Having the day-to-day support of family means Bice has time for new initiatives, such as the development of a unique—and challenging—Redwood Hill cheese called Gravenstein Gold. Named for the apple variety in Scott’s orchard used to make a hard-cider wash for the cheese’s rind, Gravenstein Gold has been a work in progress for more than two years. Bice no longer does the hands-on cheesemaking at Redwood Hill, but she’s very involved in the company’s research and development. “This is the first time we’ve done a supple, washed-rind raw-milk cheese with long aging,” she reports, recalling some of the many difficulties. “In our early batches, the washed-rind mold started to jump to our bloomy-rind cheeses (Cameo and Camellia) in the aging room, creating all sorts of problems.”

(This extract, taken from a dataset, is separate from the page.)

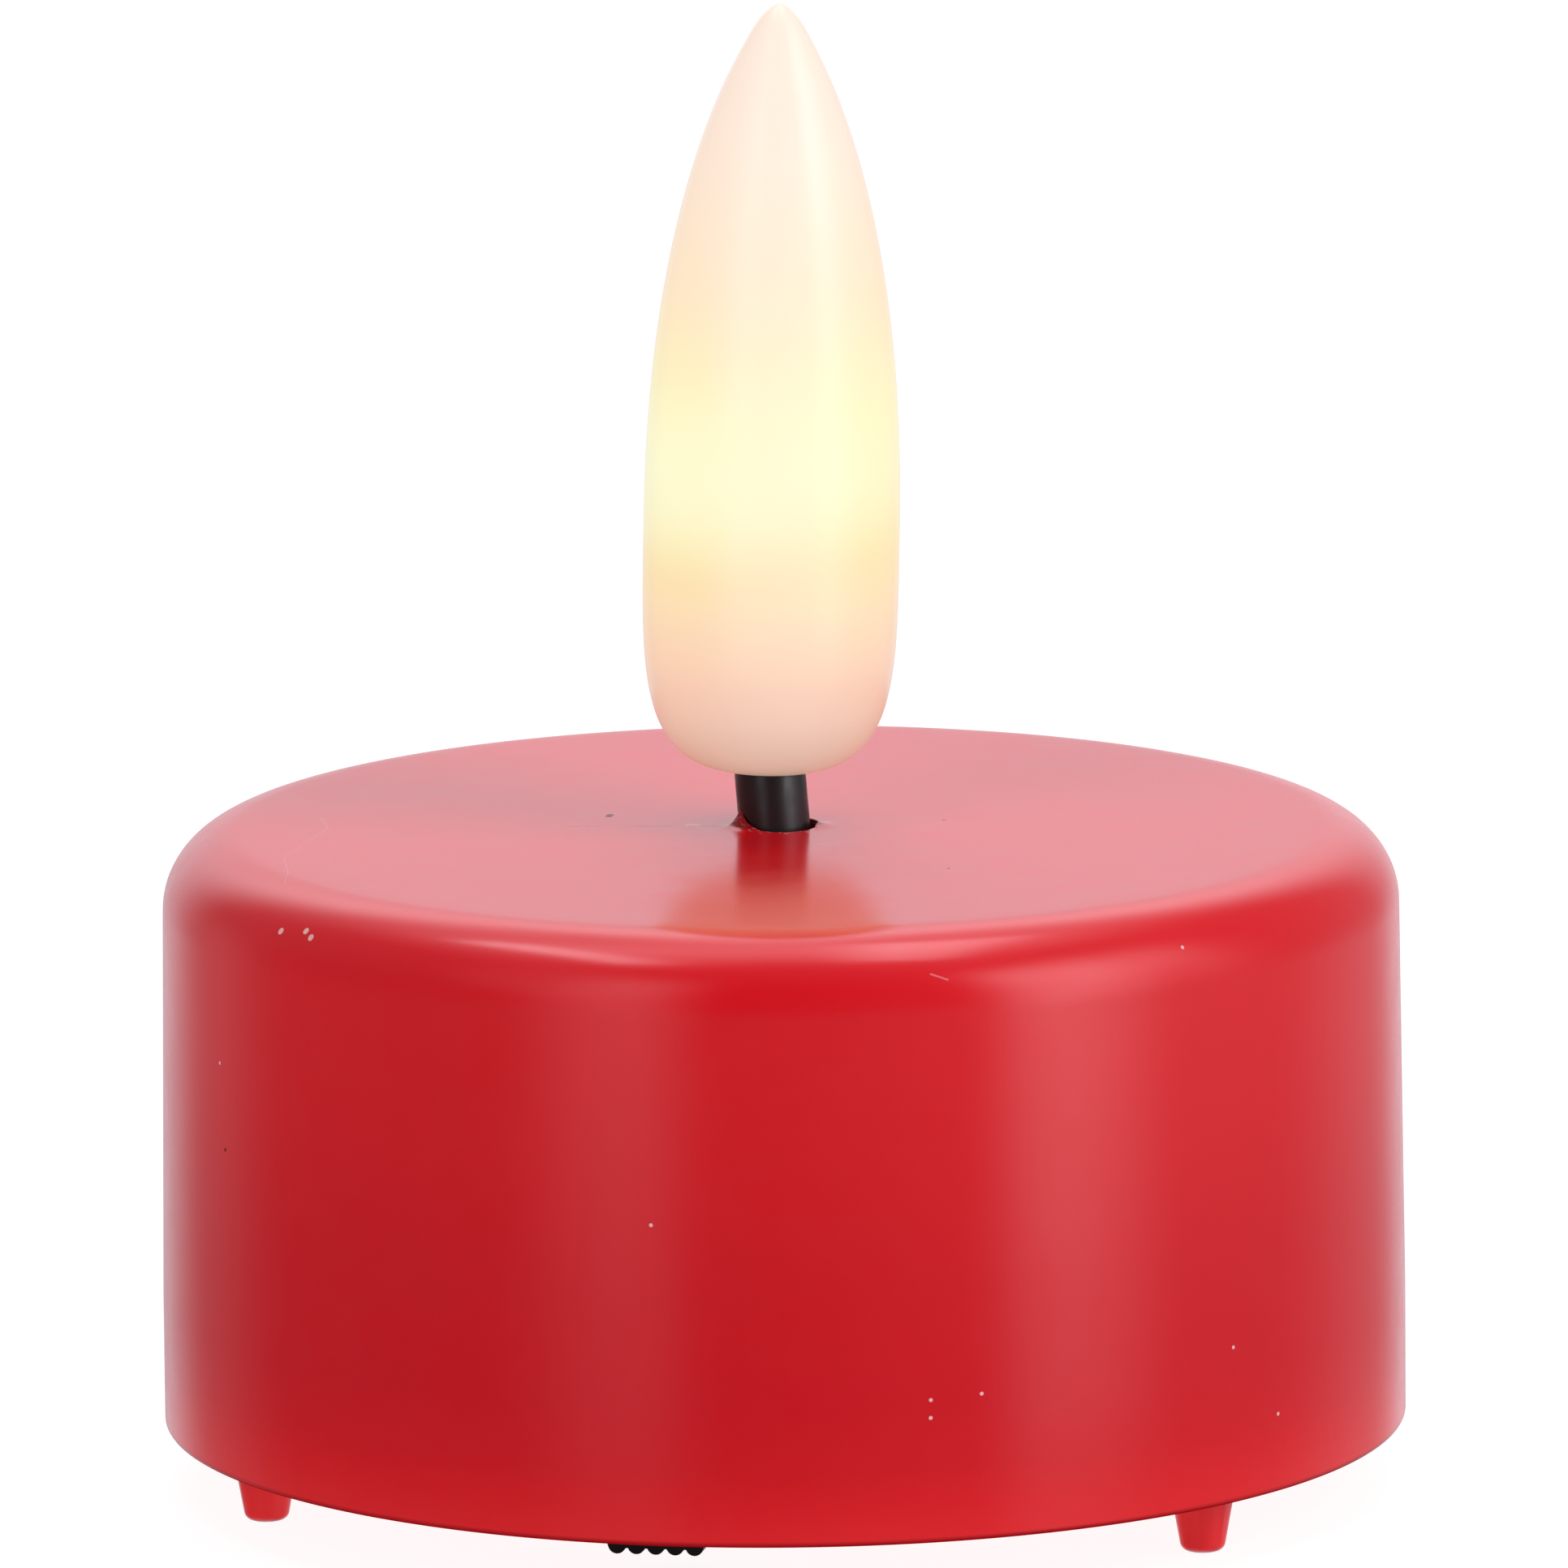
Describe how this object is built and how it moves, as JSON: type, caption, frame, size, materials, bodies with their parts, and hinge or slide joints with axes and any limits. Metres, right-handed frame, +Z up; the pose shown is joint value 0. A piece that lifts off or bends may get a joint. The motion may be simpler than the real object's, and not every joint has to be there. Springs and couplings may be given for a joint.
{
  "type": "flameless led tealight candle",
  "caption": "Battery tealight: round moulded body with a hollow glowing flame on a short black sleeve, a slide switch and a screwed battery door underneath.",
  "frame": {"origin": "on the surface that the three feet stand on, below the centre of the round body", "axes": "+Z up through the middle of the body towards the flame; -Y towards the slide switch; +X along the switch's travel, towards the end marked with a ring"},
  "size_m": [0.038, 0.038, 0.0455],
  "materials": {
    "red_body": "satin moulded polypropylene, faint fine texture",
    "red_base": "satin moulded plastic",
    "flame": "translucent milky plastic, lit from inside with warm light",
    "sleeve_black": "semi-gloss black tube",
    "black_plastic": "satin black",
    "steel": "zinc plated",
    "nickel": "nickel plated, brushed",
    "tin": "tinned",
    "brass": "bright",
    "nylon": "natural nylon",
    "phenolic": "brown phenolic board",
    "board_green": "green solder mask",
    "chip_black": "matt moulded epoxy",
    "ceramic_tan": "fired ceramic",
    "cell_core": "pressed powder",
    "gasket": "matt",
    "led_lens": "clear epoxy with a warm glow",
    "wire_red": "smooth insulation",
    "wire_black": "smooth insulation"
  },
  "bodies": {
    "candle": {"outer_shell": "red_body", "base_plate": "red_base", "switch_frame": "steel", "switch_board": "phenolic", "switch_pins": "tin", "circuit_board": "board_green", "timer_chip": "chip_black", "chip_legs": "tin", "chip_resistor": "chip_black", "chip_capacitor": "ceramic_tan", "board_screws": "steel", "positive_contact": "nickel", "negative_contact": "nickel", "cell_can": "nickel", "cell_core": "cell_core", "cell_gasket": "gasket", "cell_cap": "nickel", "led_lens": "led_lens", "led_legs": "tin", "led_wire_red": "wire_red", "led_wire_black": "wire_black", "wick_sleeve": "sleeve_black", "sleeve_collar": "nylon", "flame_tip": "flame"},
    "switch_slider": {"switch_knob": "black_plastic", "switch_wiper": "brass"},
    "battery_cover": {"battery_door": "red_base", "screw_retainer": "nylon"},
    "cover_screw": {"door_screw": "steel"}
  },
  "joints": [
    {"name": "switch_slide", "type": "slide", "parent": "candle", "child": "switch_slider", "axis": [1, 0, 0], "range_m": [0, 0.0022]},
    {"name": "door_slide", "type": "slide", "parent": "candle", "child": "battery_cover", "axis": [0, 0, -1], "range_m": [0, 0.01]},
    {"name": "screw_turn", "type": "hinge", "parent": "battery_cover", "child": "cover_screw", "pos_m": [0, -0.0092, 0.004], "axis": [0, 0, 1], "continuous": true}
  ]
}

The only solution was to build a separate aging room. After a tense debate with dairy inspectors about where to site it, the new facility was finally built. But then, Bice adds, “we had a mechanical breakdown this past spring, and all the cheeses were ruined.” Still, there have been some lucky turns. On a trip to France this past year, she stumbled upon a small creamery that makes the very same kind of washed-rind cheese. Bice asked them lots of questions. “It’s been a big investment, but we are determined.”
Travel has always helped Bice generate business ideas and enthusiasm. But these days, with another partner in her life, trips have become more frequently getaways. “I had a one-track mind for so many years,” she shares. “Now I have Don, who’s not into the business. He keeps me from being a workaholic. We spent three weeks in France, renting a house, traveling to Paris. At home we play tennis and keep vegetable and bonsai gardens . . . and two dogs that go everywhere with us. I still really love the goats,” she adds, but as time has gone by, she’s found that, like her business, she’s diversified. “My life is typically so planned . . . now the best vacation is waking up and doing anything I want.”